Thursday, February 18, 2010

A JANUARY GIFT



There are buds and blooms on the Helleborus plants in my yard. Though I start looking in late December, the Helleborus’ bloom cycle doesn’t  begin most years until mid-January, weeks before the threat of bad weather has passed. Some of our biggest snows in this part of the Piedmont have occurred in March. Weather records show big, March snows fell three Wednesdays in a row in 1960, and patches of it were still on the ground in shady spots in early April.

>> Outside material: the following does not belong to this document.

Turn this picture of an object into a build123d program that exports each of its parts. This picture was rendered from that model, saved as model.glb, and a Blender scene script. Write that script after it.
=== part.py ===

But Helleborus are stalwarts. They ignore annoyances such as ice, snow and freezing rain. No matter how cold it is their blooms are open like a trumpet call for the daffodils that will break ground and join a few weeks from now. I’ve seen daffodils earlier in other yards, but our microclimate on the bluffs above the Lawson’s Fork is slower. If I'm lucky, there will be a few weeks when the yellow blooms from my daffodils and the Helleborus rose and white flowers will intermingle in my flower beds.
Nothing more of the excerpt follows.